In its third recent Penalty Offense Authority notice, the FTC today notified more than 1,100 companies offering “money-making opportunities” that it intends to pursue civil penalties of up to $43,792 per violation for misrepresentations related to potential earnings and related characteristics about the opportunity. Recipients of the notice include virtually every major direct selling company and others in the gig economy such as Amazon, DoorDash, Lyft, and Uber.
That makes more than 1,800 companies that have been put on notice of penalty offenses in the past month. It also crosses another alleged deceptive practice off the list laid out in the October 2020 paper authored by current Bureau Director Sam Levine and former FTC Commissioner Rohit Chopra, entitled The Case for Resurrecting the FTC Act’s Penalty Offense Authority. Next up? Well, if the Chopra/Levine paper points the way (and it appears to), we should expect future notices that focus on allegedly unfair and deceptive data harvesting and targeted marketing.
In addition to the eight categories of misrepresentations in today’s notice ranging from the amount of earnings possible to the amount of training provided, the sample cover letter published online also includes a section on endorsements and testimonials. This means that each company receiving today’s notice also will receive the notice published last week on endorsements and testimonials, which over 700 companies also received (with some minimal overlap in that list).
From the FTC’s perspective, why not? Throwing in the notice on endorsements and testimonials along with today’s “money-making opportunities” notice opens up the companies on today’s list to threats of civil penalties both for misrepresentations related to the business opportunity and endorsements.
But as we’ve discussed in prior posts, the FTC’s legal authority to use the Penalty Offense Authority to circumvent notice and comment rulemaking and open up civil penalties in this way is far from certain.
It will be interesting to see how today’s action will fit with the FTC’s stated intention to review its longstanding Business Opportunity Rule, which it announced in June 2021. With today’s notice, one might wonder why the Commission thinks revisions to the BOR are even necessary, assuming that the rulemaking focuses on earnings representations. Perhaps the FTC is simply double-bagging, to ensure that civil penalties are available according to one theory or another. Or is it possible that the FTC regards the notices as mission accomplished for earnings rules and will push BOR in an entirely unexpected direction?

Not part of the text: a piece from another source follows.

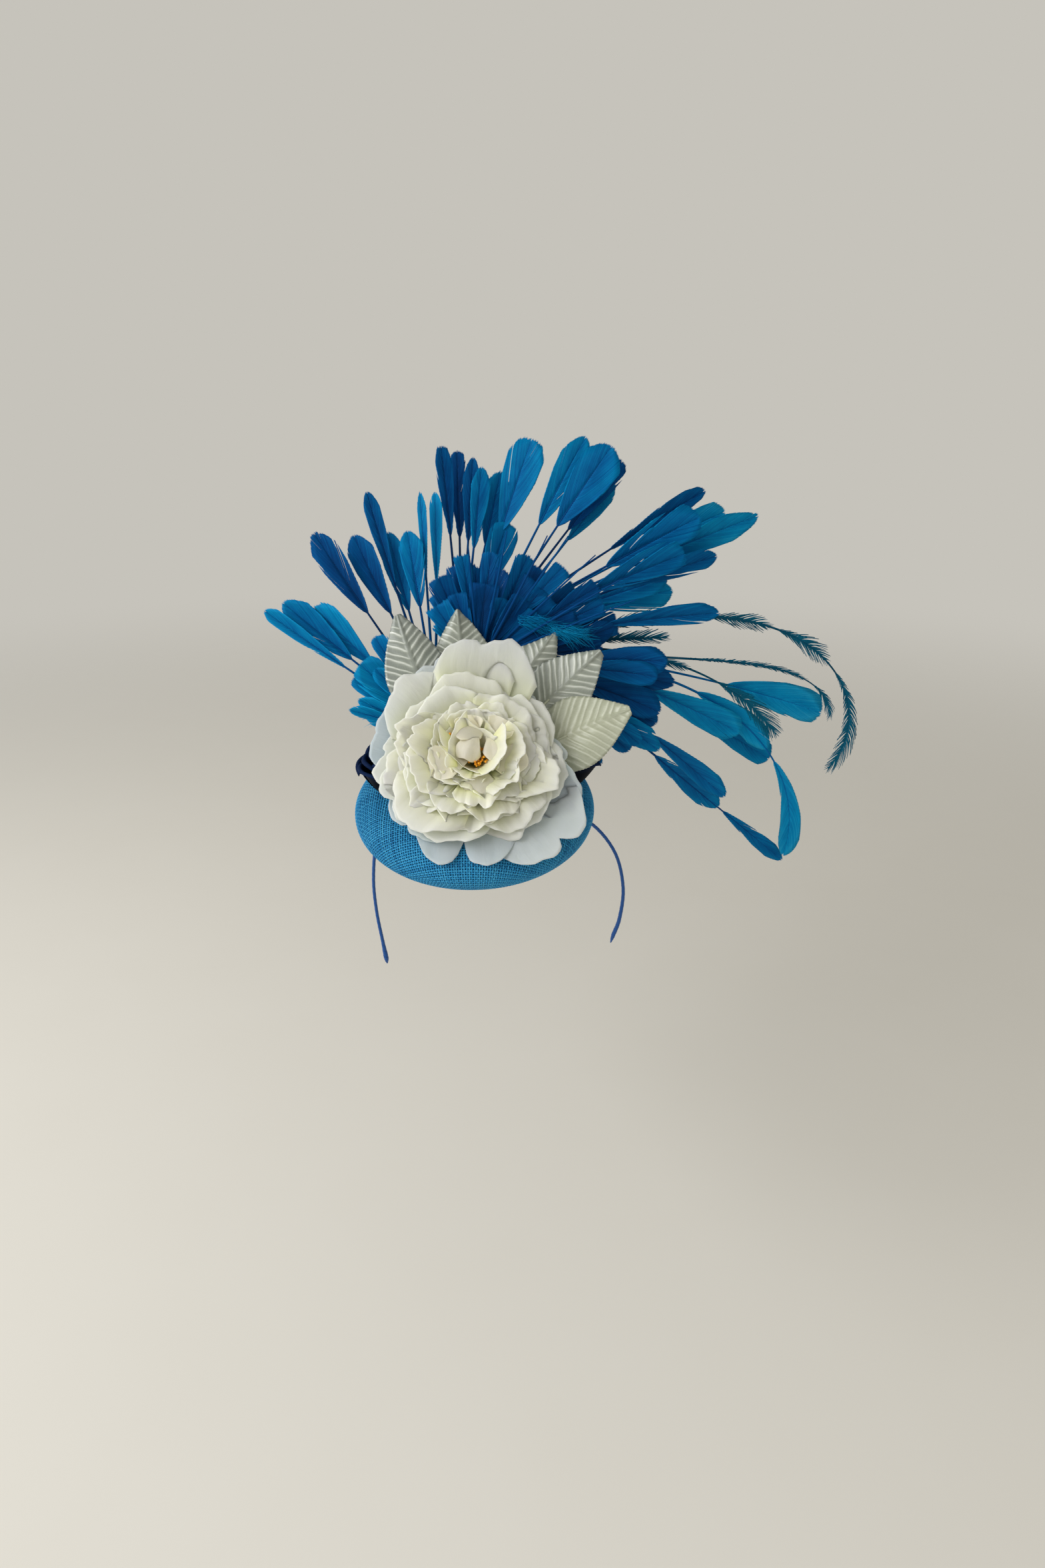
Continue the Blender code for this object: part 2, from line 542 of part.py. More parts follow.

Today’s “money-making opportunity” notice (a previously unused and still undefined term) identifies eight categories of claims that the FTC intends to pursue civil penalties for:
- Misrepresentations concerning the profits or earnings that may be anticipated by a participant in a money-making opportunity, including six sub-categories of earnings claims that generally mirror injunctive relief in prior FTC settlements with direct sellers and others offering business opportunities;
- Misrepresentations that sales of a money-making opportunity will be made to only a limited number of prospective participants (including, for example, that sales will be made to only a limited number of prospective participants in a geographic region), when sales will be made to any person who is willing and able to pay;
- Misrepresentations that prospective participants will be screened or evaluated for suitability to use or benefit from the money-making opportunity;
- Misrepresentations that participants do not need experience in order to earn income;
- Misrepresentations that a prospective participant must act immediately to purchase or to be considered for a money-making opportunity;
- Misrepresentations that purchasing a money-making opportunity is risk-free or involves little risk;
- Misrepresentations about the position being offered to prospective participants in a money-making opportunity, such as by failing to disclose that it is a sales position when such is the case; and
- Misrepresentations about the amount or type of training that will be given to participants in a money-making opportunity.
We noted in our last post that the first two rounds of notices made little effort to describe the conduct that past FTC cases had found deceptive. Notably, today’s notice provides more detail than either of the previous recent notices by including short summaries of 12 litigated administrative decisions dating from 1941 to 1980 as support for its findings and the ability to rely on the Penalty Offense Authority. The letter also includes a number of references to federal court cases, notwithstanding that federal cases cannot serve as the predicate for a Penalty Offense Authority action. And the letter also emphasizes that “disclaimers are not always effective and are not a defense if the net impression is still misleading” and that companies can be held liable for deceptive earnings claims made by independent salespeople, although it’s not clear what findings from prior cases the FTC would rely upon to attack disclaimers.
Questions abound and are likely to be tested in litigation if the FTC makes good on its promise to use the Penalty Offense Authority as threatened in these notices and recipients of notices push back. For now, companies offering “money-making opportunities” should have another look to ensure income and lifestyle claims and compliance programs align with best practices. CIDs are undoubtedly in the offing.